Obama wants to tackle college football minefield
They're corrupt and over-complicated – but if the President-elect thinks he can shake-up America's college football leagues, he's picking a fight he can't win. Rupert Cornwell on a multi-billion-dollar minefield
Make Hillary Secretary of State? Rescue the American car industry? Bail out the national banking system? Barack Obama may do all these things and more. But one thing he can't do: mess with college football.
Think what, in Britain, would be called university sport, and what comes to mind is a few hundred spectators scattered round a muddy soccer field, or a gentle ripple of applause from the deckchairs when some Oxford chap makes a nice cover drive. All very polite and indubitably amateur. Not so in the US.
College sport there is huge – and none is huger than football, a multi-billion-dollar industry that in some parts of the country is even more beloved than the National Football League (which as it never tires of bragging, is the richest sports league on the planet: take that, Premier League).
Thus the shock waves when Obama, at the end of an otherwise uneventful debut interview as President-elect, suggested that college football might follow the example of every other major league and college sport in the US, and establish a series of playoffs between the top teams, to produce an agreed national champion.
The furore has yet to die down. "I don't know any serious fan of college football who disagrees with me on this," Obama told CBS 60 minutes. Well, he might start by reading the sports columnists who've been sputtering with outrage at the notion for the past week. Their case in short is, if it ain't broke, don't fix it.

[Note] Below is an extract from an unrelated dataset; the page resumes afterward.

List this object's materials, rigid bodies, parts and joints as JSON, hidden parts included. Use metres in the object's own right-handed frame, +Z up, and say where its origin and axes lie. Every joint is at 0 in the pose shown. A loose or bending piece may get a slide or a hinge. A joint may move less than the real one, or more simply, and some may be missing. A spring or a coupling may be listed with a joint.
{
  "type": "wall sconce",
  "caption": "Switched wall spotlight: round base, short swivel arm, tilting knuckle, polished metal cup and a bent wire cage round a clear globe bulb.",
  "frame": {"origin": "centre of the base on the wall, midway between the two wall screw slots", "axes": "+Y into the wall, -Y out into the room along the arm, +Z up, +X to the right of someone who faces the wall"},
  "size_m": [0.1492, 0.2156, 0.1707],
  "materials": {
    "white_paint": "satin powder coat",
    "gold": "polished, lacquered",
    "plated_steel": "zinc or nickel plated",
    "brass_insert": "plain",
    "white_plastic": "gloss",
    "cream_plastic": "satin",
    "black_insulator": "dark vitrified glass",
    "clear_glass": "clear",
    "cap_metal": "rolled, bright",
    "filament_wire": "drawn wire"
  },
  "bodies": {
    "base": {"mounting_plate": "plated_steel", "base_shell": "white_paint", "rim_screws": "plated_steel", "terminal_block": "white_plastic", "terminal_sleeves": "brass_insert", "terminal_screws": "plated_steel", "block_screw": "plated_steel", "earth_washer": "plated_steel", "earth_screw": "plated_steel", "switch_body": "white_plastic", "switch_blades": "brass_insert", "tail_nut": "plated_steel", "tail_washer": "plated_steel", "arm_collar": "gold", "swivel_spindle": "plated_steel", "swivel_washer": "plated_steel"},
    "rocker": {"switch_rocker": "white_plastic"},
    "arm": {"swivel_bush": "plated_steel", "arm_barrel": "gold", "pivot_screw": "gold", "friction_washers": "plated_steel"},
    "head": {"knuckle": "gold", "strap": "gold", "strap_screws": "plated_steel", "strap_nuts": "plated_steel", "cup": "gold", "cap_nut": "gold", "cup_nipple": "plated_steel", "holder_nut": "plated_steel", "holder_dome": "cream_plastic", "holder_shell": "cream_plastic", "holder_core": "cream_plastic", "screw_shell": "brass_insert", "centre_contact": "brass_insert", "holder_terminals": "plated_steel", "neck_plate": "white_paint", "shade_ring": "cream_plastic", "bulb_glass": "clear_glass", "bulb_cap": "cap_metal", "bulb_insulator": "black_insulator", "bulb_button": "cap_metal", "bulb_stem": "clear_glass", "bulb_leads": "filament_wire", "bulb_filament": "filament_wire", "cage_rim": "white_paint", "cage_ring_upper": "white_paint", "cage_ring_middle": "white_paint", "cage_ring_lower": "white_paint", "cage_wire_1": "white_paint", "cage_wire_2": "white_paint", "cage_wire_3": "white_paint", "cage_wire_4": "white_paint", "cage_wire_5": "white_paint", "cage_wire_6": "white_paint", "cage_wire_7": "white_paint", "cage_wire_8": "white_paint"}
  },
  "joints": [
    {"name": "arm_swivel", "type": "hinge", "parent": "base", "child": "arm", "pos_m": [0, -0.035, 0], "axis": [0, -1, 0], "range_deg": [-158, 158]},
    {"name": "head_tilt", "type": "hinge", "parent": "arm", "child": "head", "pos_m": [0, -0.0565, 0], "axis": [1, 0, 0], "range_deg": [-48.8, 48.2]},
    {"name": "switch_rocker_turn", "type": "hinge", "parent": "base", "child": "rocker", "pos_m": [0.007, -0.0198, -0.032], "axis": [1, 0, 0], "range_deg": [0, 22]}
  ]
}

As currently organised, college football consists of a number of regional "conferences" (we'd call them leagues), graded by divisions. Then, by a mysterious process far too complex to explain here, the top teams are paired off for post-season "bowl games" – so named because of the shape of the stadium in Pasadena, just outside Los Angeles, where the Rose Bowl, the oldest and most famous of them all, is played every New Year's Day.
Right now the 12-game regular season is approaching its climax. Then come the bowl games, 34 in all this year. Finally, by a further strange osmosis, two teams emerge for a "national championship game". But rarely is the winner reckoned to be unarguably the best college team of the season.

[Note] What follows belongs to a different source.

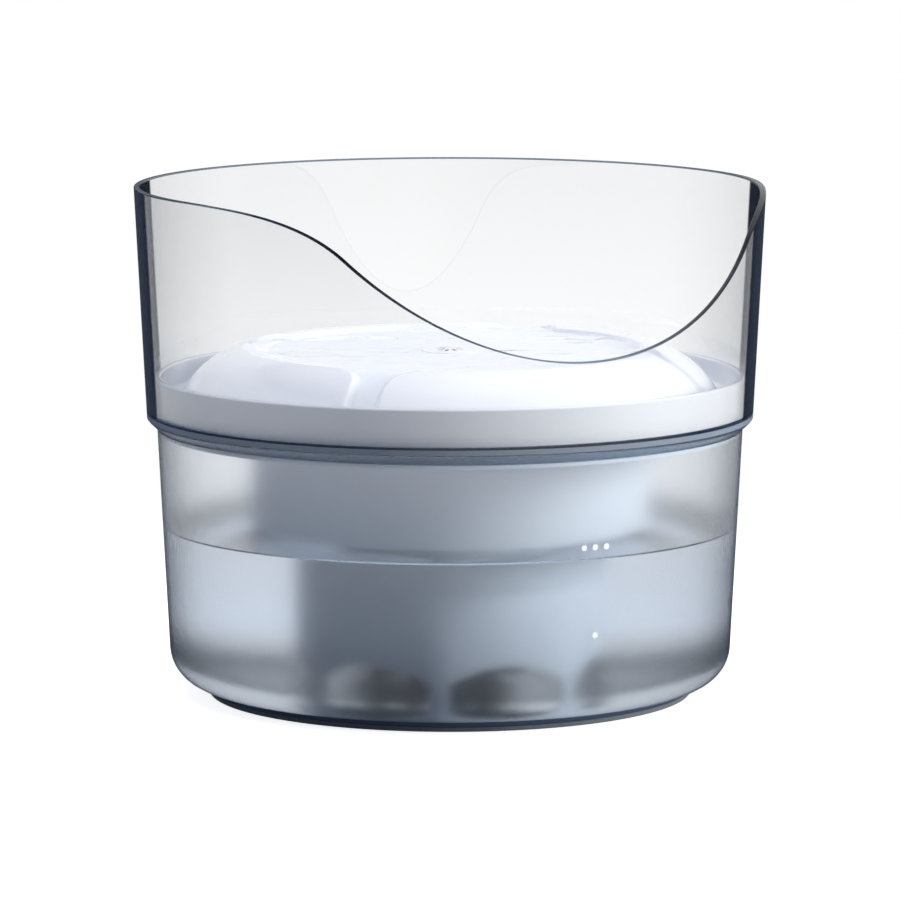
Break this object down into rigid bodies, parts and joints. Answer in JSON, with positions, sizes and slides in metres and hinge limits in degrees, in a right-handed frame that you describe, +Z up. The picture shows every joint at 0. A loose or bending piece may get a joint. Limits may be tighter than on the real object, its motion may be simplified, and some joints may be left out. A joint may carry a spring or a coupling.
{
  "type": "pet water fountain",
  "caption": "Round recirculating water fountain for pets: frosted tank, wave-cut splash guard, domed dish with a pool and spill channels, filter and submerged pump.",
  "frame": {"origin": "on the table under the fountain's axis, at the bottom of the anti-slip ring", "axes": "+Z up along the fountain's axis; the low point of the splash guard faces -Y and the cord leaves towards +Y; +X to the right seen from the low side"},
  "size_m": [0.3346, 0.3307, 0.2707],
  "materials": {
    "frosted_tank": "satin translucent",
    "smoke_guard": "polished clear",
    "white_gloss": "gloss",
    "white_matte": "matte",
    "navy_plastic": "satin",
    "grey_rubber": "matte",
    "black_rubber": "matte",
    "black_plastic": "matte",
    "potting_resin": "satin",
    "core_steel": "laminated",
    "winding": "enamelled wire",
    "magnet": "matte ferrite",
    "shaft_steel": "polished",
    "clear_silicone": "satin",
    "black_foam": "open cell",
    "carbon": "granular",
    "fleece": "fleece"
  },
  "bodies": {
    "tank": {"reservoir_tank": "frosted_tank", "base_ring": "navy_plastic", "anti_slip_ring": "grey_rubber"},
    "pump": {"volute_cover": "black_plastic", "chamber_seal": "black_rubber", "motor_housing": "black_plastic", "rear_bush": "black_rubber", "front_bush": "black_rubber", "rotor_shaft": "shaft_steel", "stator_core": "core_steel", "coil_bobbin": "black_plastic", "coil_winding": "winding", "motor_potting": "potting_resin", "cord_gland": "black_rubber", "intake_grille": "black_plastic", "prefilter_foam": "black_foam", "suction_cup_1": "black_rubber", "suction_cup_2": "black_rubber", "suction_cup_3": "black_rubber", "suction_cup_4": "black_rubber", "riser_tube": "white_matte"},
    "rotor": {"impeller": "white_gloss", "rotor_magnet": "magnet"},
    "slider": {"flow_slider": "black_plastic"},
    "column": {"pump_column": "white_matte", "column_cap": "white_matte"},
    "basket": {"filter_basket": "white_matte"},
    "cartridge": {"cartridge_frame": "white_matte", "carbon_media": "carbon", "fleece_pad": "fleece", "cartridge_lid": "white_matte"},
    "guard": {"splash_guard": "smoke_guard"},
    "dish": {"drinking_dish": "white_gloss", "outlet_grille": "white_gloss", "outlet_seal": "clear_silicone"}
  },
  "joints": [
    {"name": "pump_lift", "type": "slide", "parent": "tank", "child": "pump", "axis": [0, 0, 1], "range_m": [0, 0.15]},
    {"name": "column_lift", "type": "slide", "parent": "pump", "child": "column", "axis": [0, 0, 1], "range_m": [0, 0.18]},
    {"name": "basket_lift", "type": "slide", "parent": "column", "child": "basket", "axis": [0, 0, 1], "range_m": [0, 0.1]},
    {"name": "cartridge_lift", "type": "slide", "parent": "basket", "child": "cartridge", "axis": [0, 0, 1], "range_m": [0, 0.09]},
    {"name": "guard_lift", "type": "slide", "parent": "cartridge", "child": "guard", "axis": [0, 0, 1], "range_m": [0, 0.06]},
    {"name": "dish_lift", "type": "slide", "parent": "guard", "child": "dish", "axis": [0, 0, 1], "range_m": [0, 0.14]},
    {"name": "impeller_spin", "type": "hinge", "parent": "pump", "child": "rotor", "pos_m": [0, 0, 0.0353], "axis": [0, 1, 0], "continuous": true},
    {"name": "flow_slide", "type": "slide", "parent": "pump", "child": "slider", "axis": [1, 0, 0], "range_m": [-0.007, 0.007]}
  ]
}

The beauty of US college football is that there are dozens of winners. Obama, the cerebral product of Columbia and Harvard, may be appalled at the illogicality of the existing system. But everyone else loves it: the fans who can quarrel over the respective merits of the top teams, the sports columnists who have something to rant about, and naturally the colleges. For who doesn't want to get a slice of a multi-billion-dollar pie?
The NCAA, the vastly powerful governing body for college sport in the US, pretends to be the guardian of a noble Corinthian tradition, whereby the players perform merely for joyous love of the game, that sport is an innocent sideline at great seats of learning. A few mind-boggling figures will dispose of these fantasies.

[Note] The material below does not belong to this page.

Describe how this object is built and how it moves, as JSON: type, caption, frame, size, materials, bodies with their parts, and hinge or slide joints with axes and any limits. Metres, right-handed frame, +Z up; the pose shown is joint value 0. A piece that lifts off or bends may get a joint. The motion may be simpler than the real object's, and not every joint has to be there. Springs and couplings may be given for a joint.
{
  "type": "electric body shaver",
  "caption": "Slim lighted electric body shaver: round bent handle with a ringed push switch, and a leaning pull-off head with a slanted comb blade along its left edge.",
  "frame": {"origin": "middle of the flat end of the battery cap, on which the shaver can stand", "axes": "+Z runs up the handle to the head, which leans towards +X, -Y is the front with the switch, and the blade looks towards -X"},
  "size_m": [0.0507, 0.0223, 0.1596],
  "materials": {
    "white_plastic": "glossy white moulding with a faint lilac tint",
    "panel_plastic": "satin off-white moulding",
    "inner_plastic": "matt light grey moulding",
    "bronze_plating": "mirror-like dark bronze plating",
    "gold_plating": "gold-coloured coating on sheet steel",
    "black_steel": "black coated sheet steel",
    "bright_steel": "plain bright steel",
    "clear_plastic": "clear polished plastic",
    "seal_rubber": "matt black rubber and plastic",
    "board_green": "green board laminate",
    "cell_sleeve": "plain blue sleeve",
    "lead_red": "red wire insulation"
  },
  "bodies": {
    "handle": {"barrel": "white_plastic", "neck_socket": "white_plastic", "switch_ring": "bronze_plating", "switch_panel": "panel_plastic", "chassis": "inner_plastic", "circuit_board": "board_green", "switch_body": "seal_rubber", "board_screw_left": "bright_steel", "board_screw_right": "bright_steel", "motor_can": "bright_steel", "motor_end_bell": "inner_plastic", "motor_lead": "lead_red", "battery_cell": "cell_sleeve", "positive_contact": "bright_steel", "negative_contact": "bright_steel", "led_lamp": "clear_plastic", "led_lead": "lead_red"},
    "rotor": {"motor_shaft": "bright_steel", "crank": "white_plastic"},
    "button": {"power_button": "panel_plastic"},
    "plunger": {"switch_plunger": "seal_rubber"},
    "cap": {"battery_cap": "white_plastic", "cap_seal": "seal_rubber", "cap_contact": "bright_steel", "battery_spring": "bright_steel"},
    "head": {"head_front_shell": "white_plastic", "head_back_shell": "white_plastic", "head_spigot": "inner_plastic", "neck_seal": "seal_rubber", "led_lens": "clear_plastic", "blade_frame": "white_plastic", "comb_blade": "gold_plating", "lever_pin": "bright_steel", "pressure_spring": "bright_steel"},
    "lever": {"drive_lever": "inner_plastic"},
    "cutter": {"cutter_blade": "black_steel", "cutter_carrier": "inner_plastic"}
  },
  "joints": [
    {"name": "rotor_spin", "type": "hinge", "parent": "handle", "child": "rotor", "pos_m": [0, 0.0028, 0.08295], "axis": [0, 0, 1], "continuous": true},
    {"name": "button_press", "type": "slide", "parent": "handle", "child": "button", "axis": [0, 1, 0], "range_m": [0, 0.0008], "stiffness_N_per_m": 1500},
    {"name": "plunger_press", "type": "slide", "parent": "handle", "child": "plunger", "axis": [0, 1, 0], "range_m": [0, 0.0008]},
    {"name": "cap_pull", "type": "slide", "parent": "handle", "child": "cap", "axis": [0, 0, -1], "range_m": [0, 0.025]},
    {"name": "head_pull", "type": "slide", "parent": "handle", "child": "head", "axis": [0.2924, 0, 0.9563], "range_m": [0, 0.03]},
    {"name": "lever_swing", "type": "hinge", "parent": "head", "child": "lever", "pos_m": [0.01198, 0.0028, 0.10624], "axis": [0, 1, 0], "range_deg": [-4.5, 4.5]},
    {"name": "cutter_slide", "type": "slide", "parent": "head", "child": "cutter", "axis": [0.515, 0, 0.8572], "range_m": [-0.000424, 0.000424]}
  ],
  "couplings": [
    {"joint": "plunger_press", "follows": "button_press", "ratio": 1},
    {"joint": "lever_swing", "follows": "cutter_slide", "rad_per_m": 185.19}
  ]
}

At Ohio State University the total athletic budget, admittedly the largest for any US college, was no less than $110m (£74m) last year, of which American football accounted for a large portion. But the money was well spent. The OSU football team generates over $60m in annual revenue. Or take the stadiums. The OSU arena holds 90,000 fans, as many as Wembley. But four Division One teams have larger stadiums, seating over 100,000 people. Seats for a game can cost $50 or more, with surcharges of up to $500 for the best seats at the biggest games.
Then there are the TV contracts. This year the networks signed a $2.5bn, 15-year deal with the South East Conference (SEC), just one of several top conferences. The contract covers several sports, but far and away the most important is football. On top of that are the bowl games, attracting lavish corporate sponsorship and netting some $300m last year for the colleges involved. A successful football team therefore is a cash cow – and not surprisingly competition for the best players and the best coaches is anything but gentlemanly. Desperate to revive its fortunes, SEC member University of Alabama last year signed Nick Saban (formerly of the Miami Dolphins) as its coach on a $32m, eight-year contract.
Saban is the best rewarded of the lot; his deal includes two cars, a country club membership and 25 hours' use of a private jet each year. That $4m (£2.7m) annual salary may seem a trifle excessive – until you learn that 92,000 fans turned up for his first practice game in charge of the Crimson Tide team.
The only people who (theoretically) don't get paid are the ones those fans wanted to watch, the student players themselves. But of course they get all-in scholarships – even if they don't pick up a book all term.
Then there's the less conventional remuneration. Tales regularly crop up of illegal "booster" payments from fans to the players, while recruitment can be an even more underhand business: a couple of years ago a high school football coach was paid a $150,000 "booster" from an Alabama fan to point his best player in the direction of the Crimson Tide.
For better or worse, college football is part of American culture. That's why, a couple of years back, Secretary of State Condoleezza Rice thought she could offer our Foreign Secretary Jack Straw no bigger treat than to take him to watch the Crimson Tide, in her native Alabama. And that's why Obama can't mess with it.